▶ [What is expected]: Repeat each line exactly, leaving nothing out.

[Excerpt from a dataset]
+ + + + +
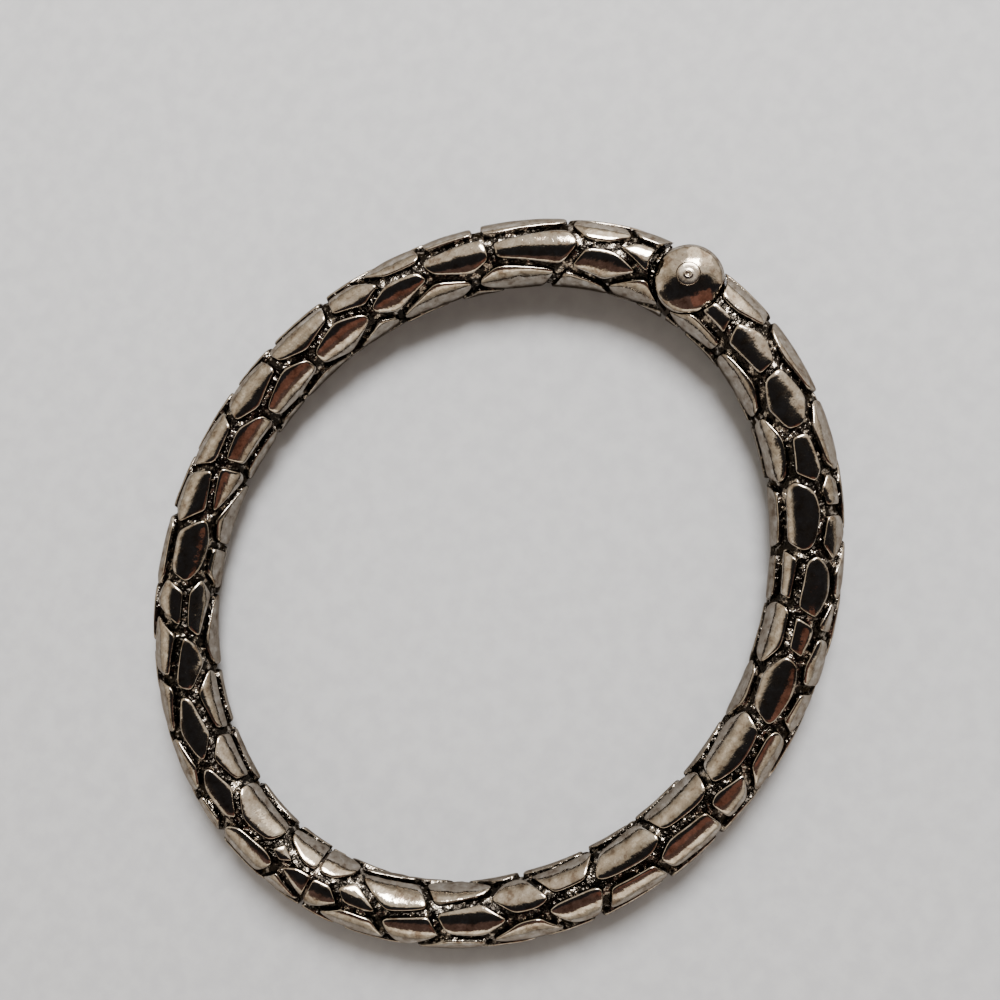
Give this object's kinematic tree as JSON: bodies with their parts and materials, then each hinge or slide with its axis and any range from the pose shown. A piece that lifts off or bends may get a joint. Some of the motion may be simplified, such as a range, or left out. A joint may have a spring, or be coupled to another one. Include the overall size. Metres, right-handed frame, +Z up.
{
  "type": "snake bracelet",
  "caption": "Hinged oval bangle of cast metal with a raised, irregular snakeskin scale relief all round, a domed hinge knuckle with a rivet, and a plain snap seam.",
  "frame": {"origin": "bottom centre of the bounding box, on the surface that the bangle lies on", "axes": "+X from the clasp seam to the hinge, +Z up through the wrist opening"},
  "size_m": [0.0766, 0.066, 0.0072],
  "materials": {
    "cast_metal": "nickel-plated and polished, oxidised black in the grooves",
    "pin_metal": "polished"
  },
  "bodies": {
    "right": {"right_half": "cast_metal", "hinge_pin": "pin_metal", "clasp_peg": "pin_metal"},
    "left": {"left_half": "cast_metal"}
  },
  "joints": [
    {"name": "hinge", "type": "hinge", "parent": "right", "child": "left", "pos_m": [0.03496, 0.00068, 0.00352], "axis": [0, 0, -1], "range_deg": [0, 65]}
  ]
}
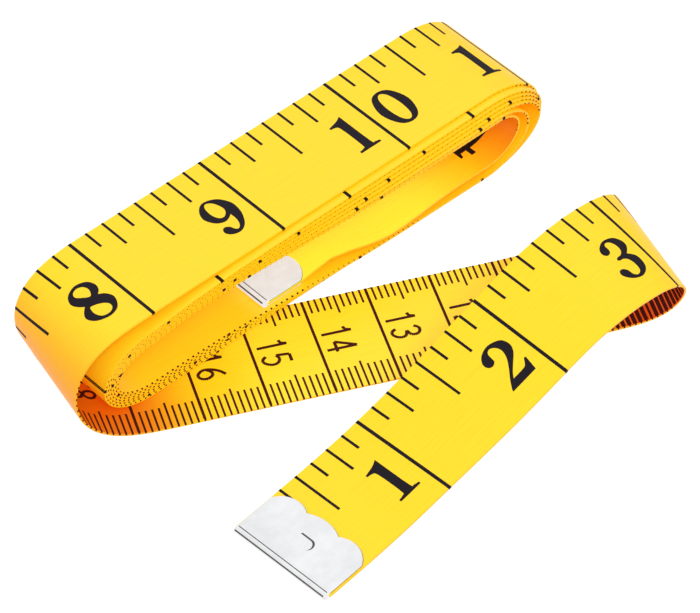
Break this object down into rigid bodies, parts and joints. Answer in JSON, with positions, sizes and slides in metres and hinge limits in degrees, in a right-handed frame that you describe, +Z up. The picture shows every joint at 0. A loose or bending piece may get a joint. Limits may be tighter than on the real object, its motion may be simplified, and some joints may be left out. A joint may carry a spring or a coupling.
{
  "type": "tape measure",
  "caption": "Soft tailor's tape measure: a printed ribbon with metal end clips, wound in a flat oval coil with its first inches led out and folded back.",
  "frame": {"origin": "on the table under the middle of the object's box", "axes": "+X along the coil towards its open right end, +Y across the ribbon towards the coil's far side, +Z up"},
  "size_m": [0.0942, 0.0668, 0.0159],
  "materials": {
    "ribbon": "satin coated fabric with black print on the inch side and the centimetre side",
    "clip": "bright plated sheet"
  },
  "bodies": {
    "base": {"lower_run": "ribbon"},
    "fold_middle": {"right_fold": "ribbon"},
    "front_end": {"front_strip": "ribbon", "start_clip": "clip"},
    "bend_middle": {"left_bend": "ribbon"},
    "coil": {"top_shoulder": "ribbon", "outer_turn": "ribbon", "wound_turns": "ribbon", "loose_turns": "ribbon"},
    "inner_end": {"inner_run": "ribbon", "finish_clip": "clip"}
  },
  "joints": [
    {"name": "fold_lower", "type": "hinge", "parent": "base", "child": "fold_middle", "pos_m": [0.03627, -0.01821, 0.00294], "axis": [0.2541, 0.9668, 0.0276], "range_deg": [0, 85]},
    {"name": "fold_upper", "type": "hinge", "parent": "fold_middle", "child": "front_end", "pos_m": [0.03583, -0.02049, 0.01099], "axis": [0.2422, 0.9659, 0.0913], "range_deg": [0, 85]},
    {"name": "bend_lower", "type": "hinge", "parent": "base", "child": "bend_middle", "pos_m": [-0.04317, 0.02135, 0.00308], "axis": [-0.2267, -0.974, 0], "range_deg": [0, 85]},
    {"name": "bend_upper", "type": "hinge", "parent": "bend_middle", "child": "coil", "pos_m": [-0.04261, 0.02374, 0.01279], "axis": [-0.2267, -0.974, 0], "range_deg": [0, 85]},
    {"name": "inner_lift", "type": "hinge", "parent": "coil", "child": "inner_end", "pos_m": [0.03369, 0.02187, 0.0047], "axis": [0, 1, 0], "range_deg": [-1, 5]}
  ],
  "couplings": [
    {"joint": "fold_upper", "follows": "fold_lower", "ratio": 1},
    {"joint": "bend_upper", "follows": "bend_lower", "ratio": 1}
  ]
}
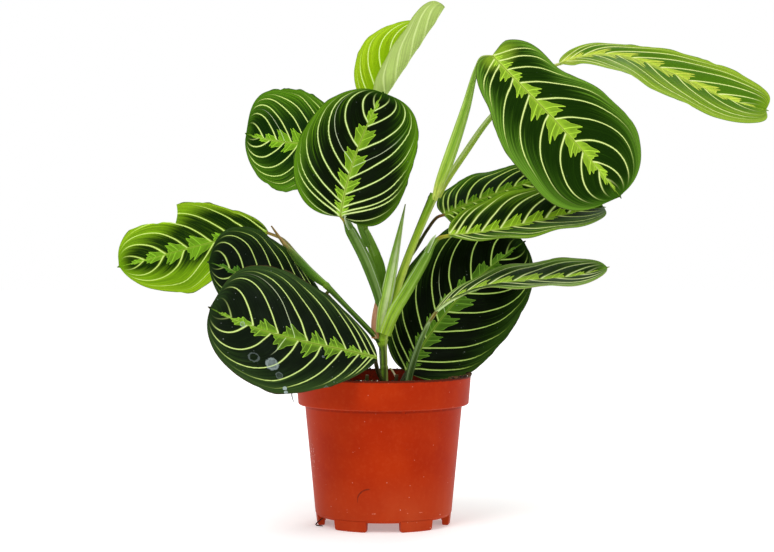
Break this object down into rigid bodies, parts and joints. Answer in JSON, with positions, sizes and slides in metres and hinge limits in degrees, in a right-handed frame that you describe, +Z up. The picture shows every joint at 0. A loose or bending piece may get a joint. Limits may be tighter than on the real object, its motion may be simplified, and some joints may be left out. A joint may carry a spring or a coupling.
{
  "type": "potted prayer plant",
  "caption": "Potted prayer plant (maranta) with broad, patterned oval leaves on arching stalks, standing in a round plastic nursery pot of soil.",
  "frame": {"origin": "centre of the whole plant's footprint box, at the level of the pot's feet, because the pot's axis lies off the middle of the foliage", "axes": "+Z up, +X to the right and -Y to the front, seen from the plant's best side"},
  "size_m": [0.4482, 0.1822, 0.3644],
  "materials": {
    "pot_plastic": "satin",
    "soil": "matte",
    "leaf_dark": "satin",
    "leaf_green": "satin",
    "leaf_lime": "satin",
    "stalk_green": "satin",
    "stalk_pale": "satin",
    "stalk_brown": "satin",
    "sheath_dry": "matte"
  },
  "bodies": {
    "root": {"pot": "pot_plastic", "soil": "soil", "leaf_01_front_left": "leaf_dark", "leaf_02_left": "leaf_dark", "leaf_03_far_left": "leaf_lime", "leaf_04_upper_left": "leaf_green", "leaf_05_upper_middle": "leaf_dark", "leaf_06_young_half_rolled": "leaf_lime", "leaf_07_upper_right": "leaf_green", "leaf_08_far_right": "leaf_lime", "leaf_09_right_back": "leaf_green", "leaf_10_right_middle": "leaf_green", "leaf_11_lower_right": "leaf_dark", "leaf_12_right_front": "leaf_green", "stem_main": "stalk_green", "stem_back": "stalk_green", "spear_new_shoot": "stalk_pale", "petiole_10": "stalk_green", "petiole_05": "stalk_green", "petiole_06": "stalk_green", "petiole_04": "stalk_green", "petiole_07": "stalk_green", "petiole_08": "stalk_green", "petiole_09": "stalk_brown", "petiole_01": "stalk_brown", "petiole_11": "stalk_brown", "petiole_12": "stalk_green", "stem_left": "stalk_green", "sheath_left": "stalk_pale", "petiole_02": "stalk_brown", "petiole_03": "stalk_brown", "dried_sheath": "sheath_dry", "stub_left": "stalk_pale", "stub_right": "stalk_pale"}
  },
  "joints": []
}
+ + + + +
▶ [Solution to the exercise]:
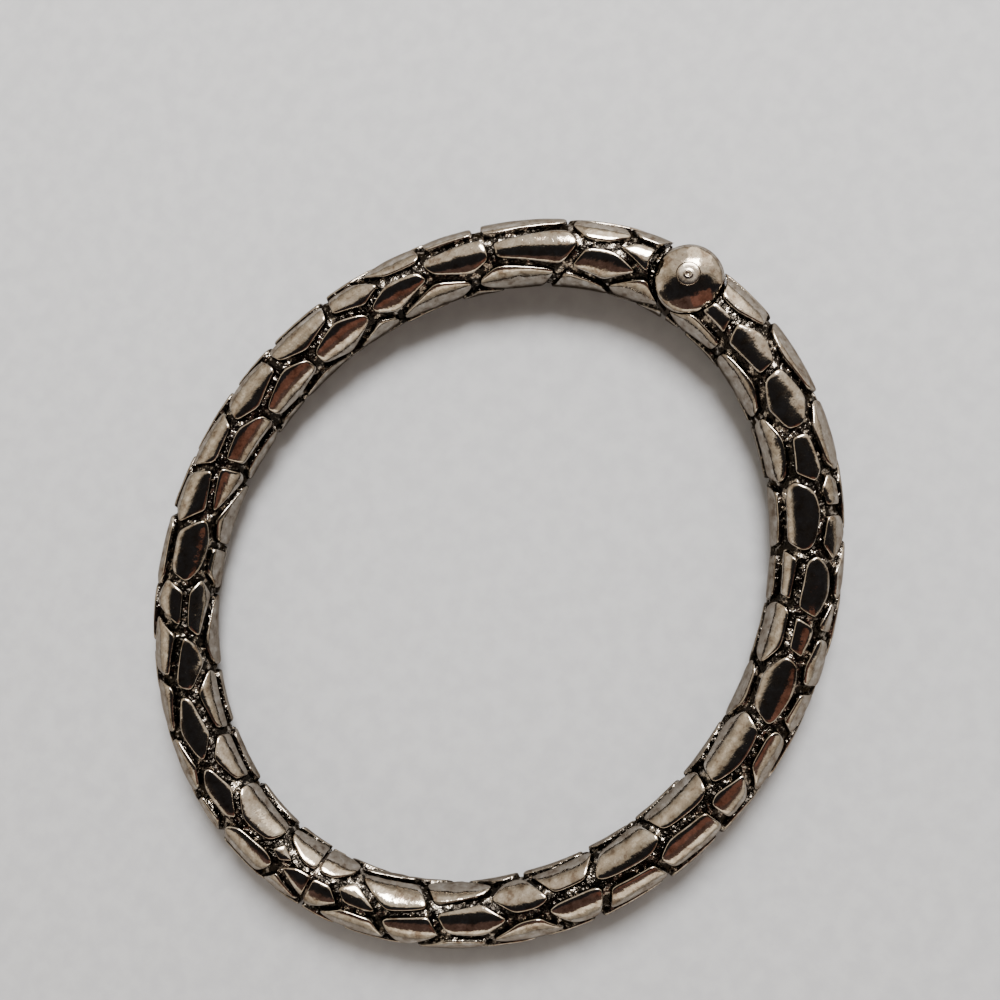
Give this object's kinematic tree as JSON: bodies with their parts and materials, then each hinge or slide with its axis and any range from the pose shown. A piece that lifts off or bends may get a joint. Some of the motion may be simplified, such as a range, or left out. A joint may have a spring, or be coupled to another one. Include the overall size. Metres, right-handed frame, +Z up.
{
  "type": "snake bracelet",
  "caption": "Hinged oval bangle of cast metal with a raised, irregular snakeskin scale relief all round, a domed hinge knuckle with a rivet, and a plain snap seam.",
  "frame": {"origin": "bottom centre of the bounding box, on the surface that the bangle lies on", "axes": "+X from the clasp seam to the hinge, +Z up through the wrist opening"},
  "size_m": [0.0766, 0.066, 0.0072],
  "materials": {
    "cast_metal": "nickel-plated and polished, oxidised black in the grooves",
    "pin_metal": "polished"
  },
  "bodies": {
    "right": {"right_half": "cast_metal", "hinge_pin": "pin_metal", "clasp_peg": "pin_metal"},
    "left": {"left_half": "cast_metal"}
  },
  "joints": [
    {"name": "hinge", "type": "hinge", "parent": "right", "child": "left", "pos_m": [0.03496, 0.00068, 0.00352], "axis": [0, 0, -1], "range_deg": [0, 65]}
  ]
}
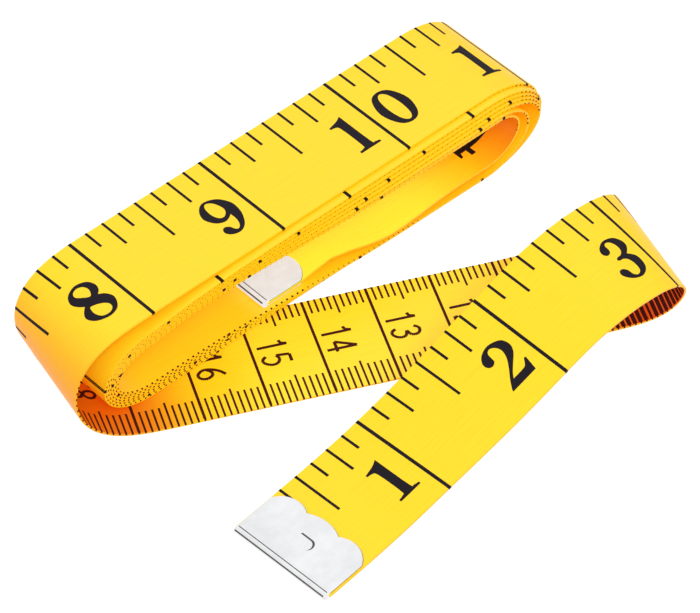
Break this object down into rigid bodies, parts and joints. Answer in JSON, with positions, sizes and slides in metres and hinge limits in degrees, in a right-handed frame that you describe, +Z up. The picture shows every joint at 0. A loose or bending piece may get a joint. Limits may be tighter than on the real object, its motion may be simplified, and some joints may be left out. A joint may carry a spring or a coupling.
{
  "type": "tape measure",
  "caption": "Soft tailor's tape measure: a printed ribbon with metal end clips, wound in a flat oval coil with its first inches led out and folded back.",
  "frame": {"origin": "on the table under the middle of the object's box", "axes": "+X along the coil towards its open right end, +Y across the ribbon towards the coil's far side, +Z up"},
  "size_m": [0.0942, 0.0668, 0.0159],
  "materials": {
    "ribbon": "satin coated fabric with black print on the inch side and the centimetre side",
    "clip": "bright plated sheet"
  },
  "bodies": {
    "base": {"lower_run": "ribbon"},
    "fold_middle": {"right_fold": "ribbon"},
    "front_end": {"front_strip": "ribbon", "start_clip": "clip"},
    "bend_middle": {"left_bend": "ribbon"},
    "coil": {"top_shoulder": "ribbon", "outer_turn": "ribbon", "wound_turns": "ribbon", "loose_turns": "ribbon"},
    "inner_end": {"inner_run": "ribbon", "finish_clip": "clip"}
  },
  "joints": [
    {"name": "fold_lower", "type": "hinge", "parent": "base", "child": "fold_middle", "pos_m": [0.03627, -0.01821, 0.00294], "axis": [0.2541, 0.9668, 0.0276], "range_deg": [0, 85]},
    {"name": "fold_upper", "type": "hinge", "parent": "fold_middle", "child": "front_end", "pos_m": [0.03583, -0.02049, 0.01099], "axis": [0.2422, 0.9659, 0.0913], "range_deg": [0, 85]},
    {"name": "bend_lower", "type": "hinge", "parent": "base", "child": "bend_middle", "pos_m": [-0.04317, 0.02135, 0.00308], "axis": [-0.2267, -0.974, 0], "range_deg": [0, 85]},
    {"name": "bend_upper", "type": "hinge", "parent": "bend_middle", "child": "coil", "pos_m": [-0.04261, 0.02374, 0.01279], "axis": [-0.2267, -0.974, 0], "range_deg": [0, 85]},
    {"name": "inner_lift", "type": "hinge", "parent": "coil", "child": "inner_end", "pos_m": [0.03369, 0.02187, 0.0047], "axis": [0, 1, 0], "range_deg": [-1, 5]}
  ],
  "couplings": [
    {"joint": "fold_upper", "follows": "fold_lower", "ratio": 1},
    {"joint": "bend_upper", "follows": "bend_lower", "ratio": 1}
  ]
}
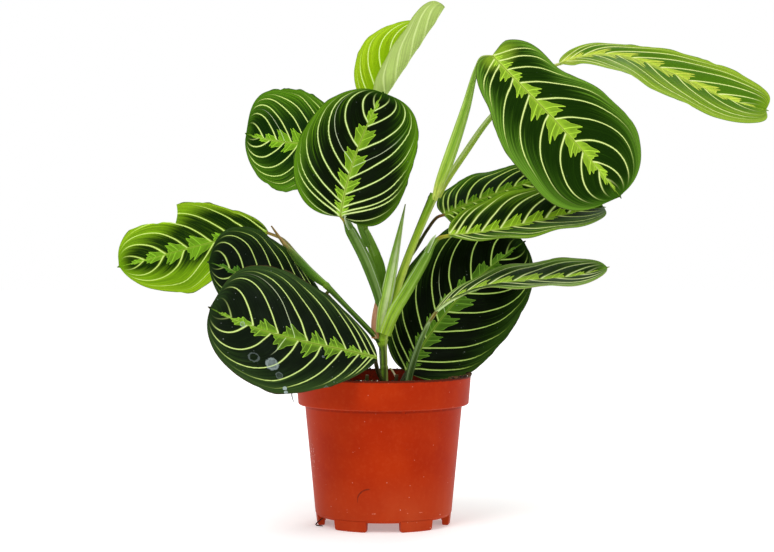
Break this object down into rigid bodies, parts and joints. Answer in JSON, with positions, sizes and slides in metres and hinge limits in degrees, in a right-handed frame that you describe, +Z up. The picture shows every joint at 0. A loose or bending piece may get a joint. Limits may be tighter than on the real object, its motion may be simplified, and some joints may be left out. A joint may carry a spring or a coupling.
{
  "type": "potted prayer plant",
  "caption": "Potted prayer plant (maranta) with broad, patterned oval leaves on arching stalks, standing in a round plastic nursery pot of soil.",
  "frame": {"origin": "centre of the whole plant's footprint box, at the level of the pot's feet, because the pot's axis lies off the middle of the foliage", "axes": "+Z up, +X to the right and -Y to the front, seen from the plant's best side"},
  "size_m": [0.4482, 0.1822, 0.3644],
  "materials": {
    "pot_plastic": "satin",
    "soil": "matte",
    "leaf_dark": "satin",
    "leaf_green": "satin",
    "leaf_lime": "satin",
    "stalk_green": "satin",
    "stalk_pale": "satin",
    "stalk_brown": "satin",
    "sheath_dry": "matte"
  },
  "bodies": {
    "root": {"pot": "pot_plastic", "soil": "soil", "leaf_01_front_left": "leaf_dark", "leaf_02_left": "leaf_dark", "leaf_03_far_left": "leaf_lime", "leaf_04_upper_left": "leaf_green", "leaf_05_upper_middle": "leaf_dark", "leaf_06_young_half_rolled": "leaf_lime", "leaf_07_upper_right": "leaf_green", "leaf_08_far_right": "leaf_lime", "leaf_09_right_back": "leaf_green", "leaf_10_right_middle": "leaf_green", "leaf_11_lower_right": "leaf_dark", "leaf_12_right_front": "leaf_green", "stem_main": "stalk_green", "stem_back": "stalk_green", "spear_new_shoot": "stalk_pale", "petiole_10": "stalk_green", "petiole_05": "stalk_green", "petiole_06": "stalk_green", "petiole_04": "stalk_green", "petiole_07": "stalk_green", "petiole_08": "stalk_green", "petiole_09": "stalk_brown", "petiole_01": "stalk_brown", "petiole_11": "stalk_brown", "petiole_12": "stalk_green", "stem_left": "stalk_green", "sheath_left": "stalk_pale", "petiole_02": "stalk_brown", "petiole_03": "stalk_brown", "dried_sheath": "sheath_dry", "stub_left": "stalk_pale", "stub_right": "stalk_pale"}
  },
  "joints": []
}